Given task
Every line with the string "that" should be gathered.

Records for the task
>> START

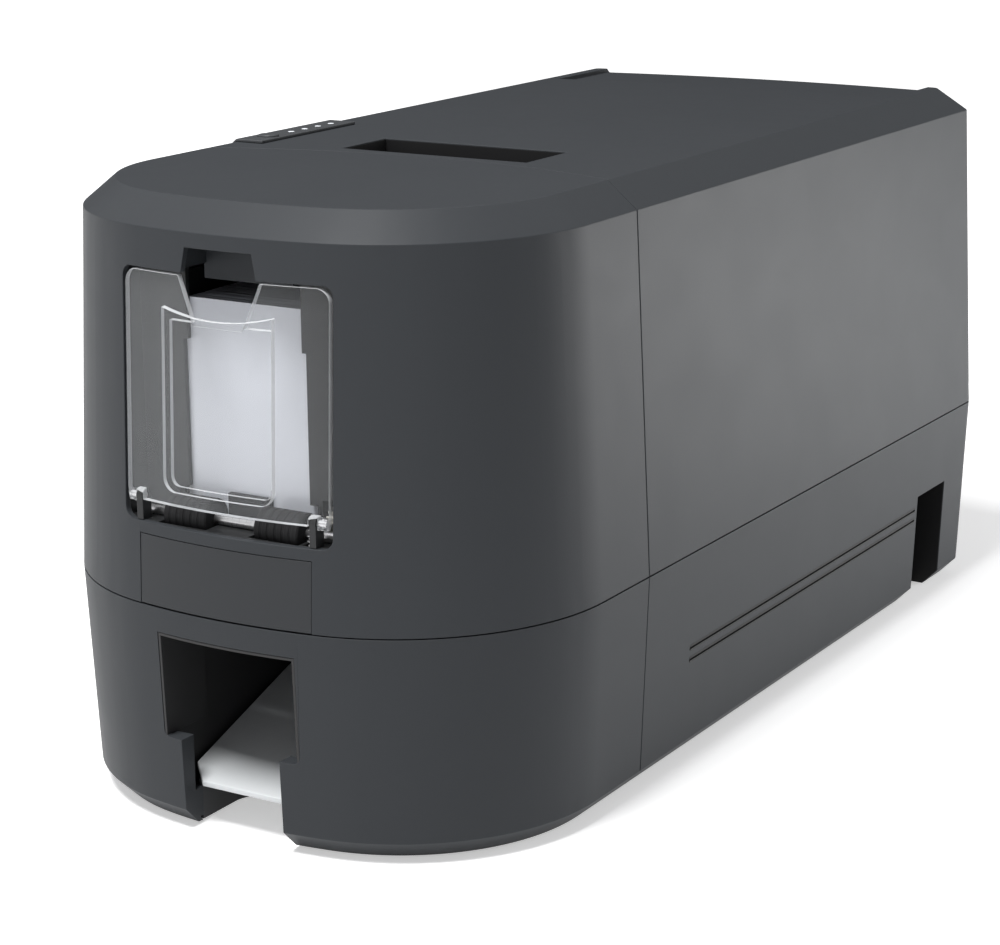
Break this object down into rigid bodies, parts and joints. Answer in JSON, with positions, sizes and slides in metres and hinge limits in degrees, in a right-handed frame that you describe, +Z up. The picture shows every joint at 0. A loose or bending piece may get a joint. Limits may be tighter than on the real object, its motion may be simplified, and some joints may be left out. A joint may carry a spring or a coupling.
{
  "type": "plastic card printer",
  "caption": "Desktop plastic card printer with rounded front, clear hinged hopper door, hinged top cover, output ramp, card feed, drive train and ribbon rolls.",
  "frame": {"origin": "on the table under the middle of the case, where its rubber feet rest", "axes": "+X to the right seen from the front, +Y from the front to the rear, +Z up"},
  "size_m": [0.205, 0.4411, 0.224],
  "materials": {
    "housing_grey": "fine satin texture, warm dark grey",
    "badge_grey": "smooth satin, blank",
    "strip_grey": "smooth satin",
    "black_plastic": "black, lightly textured",
    "ramp_grey": "light grey, smooth",
    "smoked_clear": "clear smoked moulded plastic",
    "lens_white": "white translucent light lens",
    "steel": "zinc-plated sheet steel",
    "pan_grey": "dark grey powder-coated steel",
    "shaft_steel": "ground steel",
    "gear_plastic": "natural acetal",
    "rubber_black": "soft black rubber",
    "rubber_blue": "grey-blue roller rubber",
    "card_white": "white card stock",
    "film_dark": "dark coated film",
    "motor_metal": "black motor case",
    "sink_aluminium": "extruded aluminium",
    "spring_steel": "spring wire",
    "board_green": "printed circuit board with black chips",
    "bronze_bush": "sintered bronze",
    "head_ceramic": "ceramic print bar"
  },
  "bodies": {
    "case": {"base_front_shell": "housing_grey", "base_rear_shell": "housing_grey", "front_housing": "housing_grey", "rear_panel": "housing_grey", "blank_badge": "badge_grey", "bottom_plate": "pan_grey", "rubber_feet": "rubber_black", "output_ramp": "ramp_grey", "output_channel": "black_plastic", "hopper_liner": "black_plastic", "card_magazine": "black_plastic", "pusher_rods": "shaft_steel", "card_stack": "card_white", "feed_motor": "motor_metal", "chassis_left": "steel", "chassis_right": "steel", "shaft_bushes": "bronze_bush", "chassis_cross_parts": "steel", "outer_card_guide": "black_plastic", "inner_card_guide": "black_plastic", "drive_belt": "rubber_black", "drive_motor": "motor_metal", "ribbon_film": "film_dark", "power_inlet": "black_plastic", "power_switch": "black_plastic", "data_ports": "steel", "control_board": "board_green", "power_supply": "steel"},
    "cover": {"top_cover": "housing_grey", "status_panel": "strip_grey", "status_lenses": "lens_white", "status_board": "board_green", "cover_hinge_pins": "shaft_steel", "print_head": "head_ceramic", "head_heat_sink": "sink_aluminium", "head_carrier": "black_plastic", "head_springs": "spring_steel"},
    "button": {"panel_button": "strip_grey"},
    "door": {"hopper_door": "smoked_clear", "door_pins": "shaft_steel"},
    "pusher": {"card_pusher": "black_plastic"},
    "pick": {"pick_shaft": "shaft_steel", "pick_tyres": "rubber_black"},
    "feed_wheel": {"feed_gear": "gear_plastic"},
    "gate": {"card_gate": "black_plastic"},
    "front_roller": {"transport_front_shaft": "shaft_steel", "transport_front_rubber": "rubber_blue", "transport_gear": "gear_plastic"},
    "platen": {"platen_shaft": "shaft_steel", "platen_rubber": "rubber_black"},
    "rear_roller": {"transport_rear_shaft": "shaft_steel", "transport_rear_rubber": "rubber_blue"},
    "motor_rotor": {"motor_pinion": "shaft_steel"},
    "pinch_front": {"pinch_front_roller": "shaft_steel"},
    "pinch_rear": {"pinch_rear_roller": "shaft_steel"},
    "takeup": {"ribbon_takeup_core": "gear_plastic", "ribbon_takeup_roll": "film_dark"},
    "supply": {"ribbon_supply_core": "gear_plastic", "ribbon_supply_roll": "film_dark"},
    "rocker": {"power_rocker": "black_plastic"}
  },
  "joints": [
    {"name": "cover_hinge", "type": "hinge", "parent": "case", "child": "cover", "pos_m": [0, 0.204, 0.0836], "axis": [-1, 0, 0], "range_deg": [0, 65]},
    {"name": "button_press", "type": "slide", "parent": "cover", "child": "button", "axis": [0, 0, -1], "range_m": [0, 0.0008], "stiffness_N_per_m": 400},
    {"name": "door_hinge", "type": "hinge", "parent": "case", "child": "door", "pos_m": [0, -0.2136, 0.1196], "axis": [1, 0, 0], "range_deg": [0, 75]},
    {"name": "pusher_slide", "type": "slide", "parent": "case", "child": "pusher", "axis": [0, 1, 0], "range_m": [0, 0.036]},
    {"name": "pick_spin", "type": "hinge", "parent": "case", "child": "pick", "pos_m": [0, -0.2065, 0.113], "axis": [1, 0, 0], "continuous": true},
    {"name": "feed_spin", "type": "hinge", "parent": "case", "child": "feed_wheel", "pos_m": [0, -0.1924, 0.113], "axis": [1, 0, 0], "continuous": true},
    {"name": "gate_tilt", "type": "hinge", "parent": "case", "child": "gate", "pos_m": [0, -0.143, 0.0489], "axis": [1, 0, 0], "range_deg": [0, 22]},
    {"name": "transport_spin", "type": "hinge", "parent": "case", "child": "front_roller", "pos_m": [0, -0.07, 0.044], "axis": [1, 0, 0], "continuous": true},
    {"name": "platen_spin", "type": "hinge", "parent": "case", "child": "platen", "pos_m": [0, 0, 0.044], "axis": [1, 0, 0], "continuous": true},
    {"name": "rear_roller_spin", "type": "hinge", "parent": "case", "child": "rear_roller", "pos_m": [0, 0.07, 0.044], "axis": [1, 0, 0], "continuous": true},
    {"name": "motor_spin", "type": "hinge", "parent": "case", "child": "motor_rotor", "pos_m": [0, -0.03867, 0.0225], "axis": [1, 0, 0], "continuous": true},
    {"name": "pinch_front_spin", "type": "hinge", "parent": "case", "child": "pinch_front", "pos_m": [0, -0.07, 0.05776], "axis": [1, 0, 0], "continuous": true},
    {"name": "pinch_rear_spin", "type": "hinge", "parent": "case", "child": "pinch_rear", "pos_m": [0, 0.07, 0.05776], "axis": [1, 0, 0], "continuous": true},
    {"name": "takeup_spin", "type": "hinge", "parent": "case", "child": "takeup", "pos_m": [0, -0.062, 0.105], "axis": [1, 0, 0], "continuous": true},
    {"name": "supply_spin", "type": "hinge", "parent": "case", "child": "supply", "pos_m": [0, 0.066, 0.108], "axis": [1, 0, 0], "continuous": true},
    {"name": "rocker_tilt", "type": "hinge", "parent": "case", "child": "rocker", "pos_m": [-0.026, 0.21241, 0.034], "axis": [1, 0, 0], "range_deg": [0, 12]}
  ],
  "couplings": [
    {"joint": "platen_spin", "follows": "transport_spin", "ratio": 1},
    {"joint": "rear_roller_spin", "follows": "transport_spin", "ratio": 1},
    {"joint": "motor_spin", "follows": "transport_spin", "ratio": -2.8},
    {"joint": "pinch_front_spin", "follows": "transport_spin", "ratio": -1.6},
    {"joint": "pinch_rear_spin", "follows": "transport_spin", "ratio": -1.6},
    {"joint": "takeup_spin", "follows": "transport_spin", "ratio": -0.57143},
    {"joint": "supply_spin", "follows": "transport_spin", "ratio": -0.33333},
    {"joint": "feed_spin", "follows": "pick_spin", "ratio": -0.56667}
  ]
}
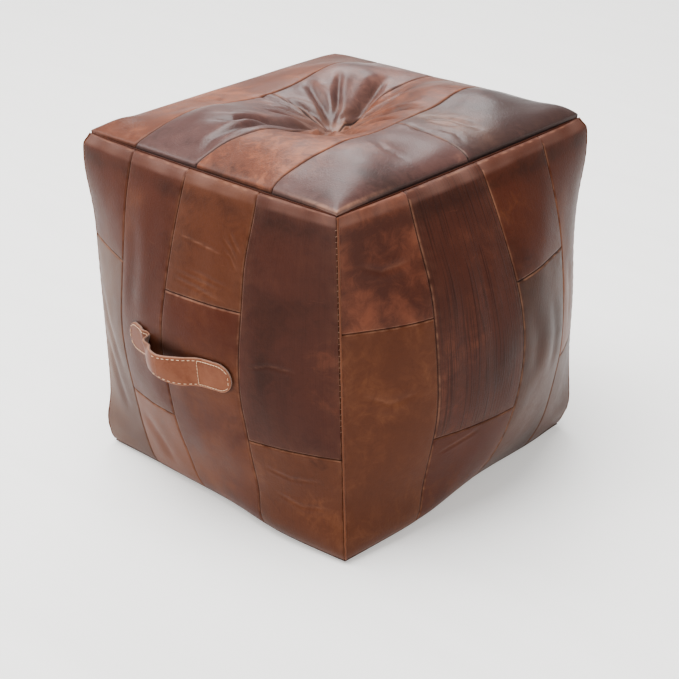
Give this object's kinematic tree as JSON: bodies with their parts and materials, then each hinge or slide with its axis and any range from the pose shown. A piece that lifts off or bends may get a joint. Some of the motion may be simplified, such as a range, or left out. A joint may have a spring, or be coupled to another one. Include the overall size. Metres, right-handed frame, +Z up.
{
  "type": "leather pouf",
  "caption": "Cube-shaped stuffed footstool of stitched patchwork leather with a tufted top, a short strap handle on the side and a zipped base.",
  "frame": {"origin": "middle of the base, on the floor", "axes": "+Z up; the face with the strap handle looks along -Y; +X is to the right of somebody who faces the handle"},
  "size_m": [0.505, 0.5232, 0.41],
  "materials": {
    "leather_cognac": "satin, worn",
    "leather_chestnut": "satin, worn",
    "leather_chocolate": "satin, worn",
    "leather_taupe": "satin, worn",
    "leather_tan": "satin, worn",
    "leather_mauve": "glossy, worn",
    "leather_strap": "satin, worn",
    "leather_suede": "matte flesh side",
    "thread": "waxed",
    "twine": "matte",
    "calico": "matte",
    "wadding": "matte",
    "zip_tape": "woven",
    "zip_metal": "aged",
    "disc_wood": "turned, unfinished"
  },
  "bodies": {
    "pouf": {"front_patch_1_lower": "leather_taupe", "front_patch_1_upper": "leather_chestnut", "front_patch_2_lower": "leather_tan", "front_patch_2_upper": "leather_chestnut", "front_patch_3_lower": "leather_chestnut", "front_patch_3_upper": "leather_cognac", "front_patch_4_lower": "leather_cognac", "front_patch_4_upper": "leather_chocolate", "right_patch_1_lower": "leather_cognac", "right_patch_1_upper": "leather_chocolate", "right_patch_2_lower": "leather_chestnut", "right_patch_2_upper": "leather_chocolate", "right_patch_3_lower": "leather_taupe", "right_patch_3_upper": "leather_chestnut", "right_patch_4_lower": "leather_taupe", "right_patch_4_upper": "leather_chestnut", "back_patch_1_lower": "leather_chestnut", "back_patch_1_upper": "leather_chocolate", "back_patch_2_lower": "leather_taupe", "back_patch_2_upper": "leather_cognac", "back_patch_3_lower": "leather_tan", "back_patch_3_upper": "leather_chestnut", "back_patch_4_lower": "leather_chocolate", "back_patch_4_upper": "leather_taupe", "left_patch_1_lower": "leather_taupe", "left_patch_1_upper": "leather_chestnut", "left_patch_2_lower": "leather_chocolate", "left_patch_2_upper": "leather_cognac", "left_patch_3_lower": "leather_chestnut", "left_patch_3_upper": "leather_taupe", "left_patch_4_lower": "leather_cognac", "left_patch_4_upper": "leather_chocolate", "top_patch_1": "leather_chestnut", "top_patch_2_front": "leather_mauve", "top_patch_2_back": "leather_mauve", "top_patch_3": "leather_chestnut", "top_patch_4_front": "leather_mauve", "top_patch_4_back": "leather_mauve", "base_front_panel": "leather_chocolate", "base_back_panel": "leather_chocolate", "zip_end_tabs": "leather_chocolate", "liner_bag": "calico", "filling": "wadding", "tuft_anchor": "disc_wood", "tuft_twine": "twine", "zip_tape_front": "zip_tape", "zip_tape_back": "zip_tape", "zip_teeth_front": "zip_metal", "zip_teeth_back": "zip_metal", "zip_stops": "zip_metal", "handle_end_left": "leather_strap", "handle_end_right": "leather_strap", "handle_end_stitches": "thread", "corner_seam_threads": "thread", "rim_seam_threads": "thread"},
    "slider": {"zip_slider": "zip_metal"},
    "pull": {"zip_pull": "zip_metal"},
    "handle": {"handle_grip": "leather_strap", "handle_lining": "leather_suede", "handle_grip_stitches": "thread"}
  },
  "joints": [
    {"name": "zip_slide", "type": "slide", "parent": "pouf", "child": "slider", "axis": [1, 0, 0], "range_m": [0, 0.2844]},
    {"name": "pull_swing", "type": "hinge", "parent": "slider", "child": "pull", "pos_m": [-0.1422, 0.09, 0.0032], "axis": [0, 1, 0], "range_deg": [0, 120]},
    {"name": "handle_lift", "type": "hinge", "parent": "pouf", "child": "handle", "pos_m": [-0.0115, -0.2455, 0.187], "axis": [-1, 0, 0], "range_deg": [0, 25]}
  ]
}
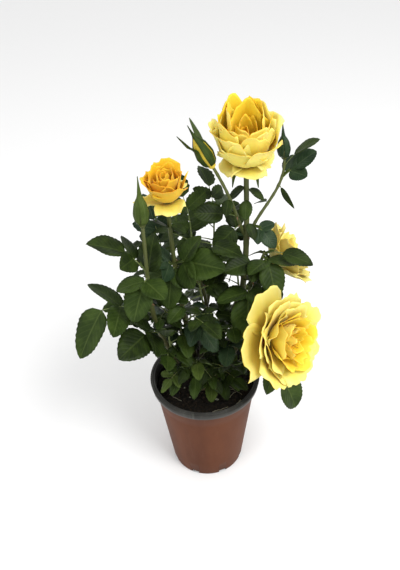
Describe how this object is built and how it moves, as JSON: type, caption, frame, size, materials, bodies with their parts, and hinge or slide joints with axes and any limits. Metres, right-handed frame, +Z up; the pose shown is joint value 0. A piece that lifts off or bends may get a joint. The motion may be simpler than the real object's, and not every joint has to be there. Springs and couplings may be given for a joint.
{
  "type": "potted rose bush",
  "caption": "Miniature rose bush in a round nursery pot: upright canes with compound leaves, large double blooms and pointed buds.",
  "frame": {"origin": "middle of the pot's flat underside, on the surface that the pot stands on", "axes": "+Z up along the pot's axis, -Y towards the plant's best side, +X to the right of it"},
  "size_m": [0.2748, 0.2454, 0.4873],
  "materials": {
    "pot_plastic": "weathered brown plastic, satin, black inside",
    "compost": "damp lumpy compost",
    "crown_bark": "rough bark",
    "cane_bark": "smooth green bark with brown flecks",
    "branch_green": "soft green new growth",
    "leaf": "semi-gloss leaf",
    "petal": "velvety petal",
    "bud": "waxy sepals"
  },
  "bodies": {
    "root": {"bloom_back": "petal", "bloom_left": "petal", "bloom_right": "petal", "bloom_top": "petal", "branch_half_bud": "branch_green", "branch_small_bud": "branch_green", "bud_half_open": "bud", "bud_left": "bud", "bud_small": "bud", "cane_back": "cane_bark", "cane_back_left": "cane_bark", "cane_back_right": "cane_bark", "cane_centre": "cane_bark", "cane_left": "cane_bark", "cane_left_bloom": "cane_bark", "cane_right": "cane_bark", "cane_right_leafy": "cane_bark", "cane_top": "cane_bark", "crown": "crown_bark", "leaf_centre_down": "leaf", "leaf_centre_face": "leaf", "leaf_left_face": "leaf", "leaf_left_foot": "leaf", "leaf_left_high": "leaf", "leaf_left_inner": "leaf", "leaf_left_low": "leaf", "leaf_left_up": "leaf", "leaf_right_cover": "leaf", "leaf_right_hanging": "leaf", "leaf_right_inner": "leaf", "leaf_right_tip": "leaf", "leaf_right_top": "leaf", "leaf_small_bud": "leaf", "leaf_stipule": "leaf", "leaf_top_low": "leaf", "leaf_top_narrow": "leaf", "leaf_top_right": "leaf", "leaf_top_side": "leaf", "leaf_under_bloom": "leaf", "pot": "pot_plastic", "shoot_back_left": "leaf", "shoot_back_left_top": "leaf", "shoot_back_low": "leaf", "shoot_back_right": "leaf", "shoot_back_top": "leaf", "shoot_centre_low": "leaf", "shoot_centre_mid": "leaf", "shoot_centre_side": "leaf", "shoot_centre_top": "leaf", "shoot_front": "leaf", "shoot_front_left": "leaf", "shoot_front_right": "leaf", "shoot_left_back": "leaf", "shoot_left_low": "leaf", "shoot_right_back": "leaf", "shoot_right_low": "leaf", "shoot_right_mid": "leaf", "shoot_right_side": "leaf", "soil": "compost"}
  },
  "joints": []
}
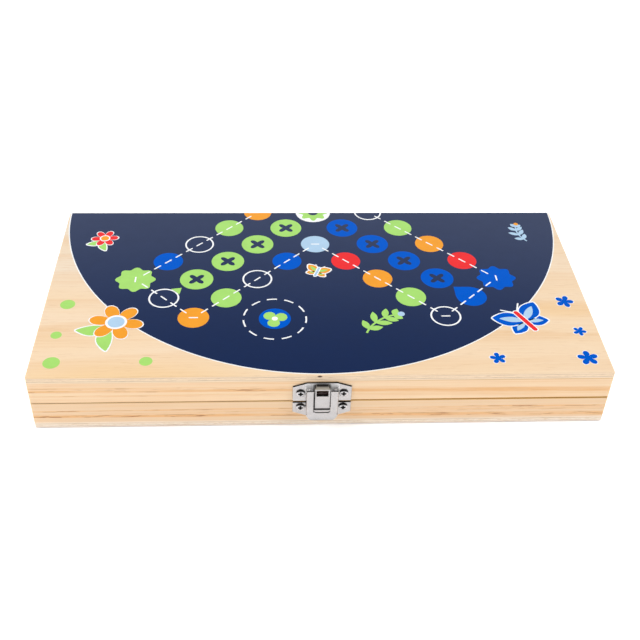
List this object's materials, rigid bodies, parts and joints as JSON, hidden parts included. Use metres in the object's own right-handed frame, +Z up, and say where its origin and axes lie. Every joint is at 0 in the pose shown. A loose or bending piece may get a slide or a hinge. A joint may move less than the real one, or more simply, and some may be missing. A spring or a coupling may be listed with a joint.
{
  "type": "folding board game box",
  "caption": "Folding wooden ludo box: two hinged shallow trays with a printed board on the outside, an over-centre front latch, and pawns and a die inside.",
  "frame": {"origin": "middle of the lower tray's outer face, which the closed box stands on", "axes": "+X along the box to its right end, +Y to the hinges at the back, +Z up; the latch faces -Y"},
  "size_m": [0.29, 0.1518, 0.034],
  "materials": {
    "plywood": "sanded pale plywood, thin clear matt lacquer",
    "pine": "sanded pine with long brown growth lines, thin clear matt lacquer",
    "latch_nickel": "bright nickel plate on stamped steel",
    "screw_steel": "bright nickel plate",
    "hinge_steel": "bright nickel plate on rolled steel",
    "pawn_green": "green gloss paint on turned wood",
    "pawn_blue": "blue gloss paint on turned wood",
    "pawn_red": "red gloss paint on turned wood",
    "pawn_orange": "orange gloss paint on turned wood",
    "die_white": "white painted wood with dark pips",
    "ink_navy": "navy printing ink",
    "ink_white": "white printing ink",
    "ink_green": "green printing ink",
    "ink_blue": "blue printing ink",
    "ink_sky": "light blue printing ink",
    "ink_red": "red printing ink",
    "ink_orange": "orange printing ink"
  },
  "bodies": {
    "lower_tray": {"lower_panel": "plywood", "lower_front_rail": "pine", "lower_back_rail": "pine", "lower_left_rail": "pine", "lower_right_rail": "pine", "left_hinge_lower_leaf": "hinge_steel", "right_hinge_lower_leaf": "hinge_steel", "left_hinge_pin": "hinge_steel", "right_hinge_pin": "hinge_steel", "hinge_lower_screws": "screw_steel", "latch_base_screws": "screw_steel", "latch_base_plate": "latch_nickel", "latch_rivets": "latch_nickel", "green_pawns": "pawn_green", "blue_pawns": "pawn_blue", "red_pawns": "pawn_red", "orange_pawns": "pawn_orange", "die": "die_white"},
    "upper_tray": {"upper_panel": "plywood", "upper_front_rail": "pine", "upper_back_rail": "pine", "upper_left_rail": "pine", "upper_right_rail": "pine", "left_hinge_upper_leaf": "hinge_steel", "right_hinge_upper_leaf": "hinge_steel", "hinge_upper_screws": "screw_steel", "latch_keeper_screws": "screw_steel", "latch_keeper_plate": "latch_nickel"},
    "latch_lever": {"latch_lever": "latch_nickel", "latch_link_pin": "latch_nickel"},
    "latch_link": {"latch_link": "latch_nickel"}
  },
  "joints": [
    {"name": "lid_hinge", "type": "hinge", "parent": "lower_tray", "child": "upper_tray", "pos_m": [0, 0.07258, 0.017], "axis": [-1, 0, 0], "range_deg": [0, 180]},
    {"name": "latch_lever_pivot", "type": "hinge", "parent": "lower_tray", "child": "latch_lever", "pos_m": [-0.001, -0.07493, 0.026], "axis": [-1, 0, 0], "range_deg": [0, 90]},
    {"name": "latch_link_pivot", "type": "hinge", "parent": "latch_lever", "child": "latch_link", "pos_m": [-0.001, -0.07452, 0.0148], "axis": [1, 0, 0], "range_deg": [0, 99]}
  ],
  "couplings": [
    {"joint": "latch_link_pivot", "follows": "latch_lever_pivot", "ratio": 1.1}
  ]
}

>> END

Expected answer
Break this object down into rigid bodies, parts and joints. Answer in JSON, with positions, sizes and slides in metres and hinge limits in degrees, in a right-handed frame that you describe, +Z up. The picture shows every joint at 0. A loose or bending piece may get a joint. Limits may be tighter than on the real object, its motion may be simplified, and some joints may be left out. A joint may carry a spring or a coupling.
Give this object's kinematic tree as JSON: bodies with their parts and materials, then each hinge or slide with its axis and any range from the pose shown. A piece that lifts off or bends may get a joint. Some of the motion may be simplified, such as a range, or left out. A joint may have a spring, or be coupled to another one. Include the overall size. Metres, right-handed frame, +Z up.
Describe how this object is built and how it moves, as JSON: type, caption, frame, size, materials, bodies with their parts, and hinge or slide joints with axes and any limits. Metres, right-handed frame, +Z up; the pose shown is joint value 0. A piece that lifts off or bends may get a joint. The motion may be simpler than the real object's, and not every joint has to be there. Springs and couplings may be given for a joint.
  "frame": {"origin": "middle of the pot's flat underside, on the surface that the pot stands on", "axes": "+Z up along the pot's axis, -Y towards the plant's best side, +X to the right of it"},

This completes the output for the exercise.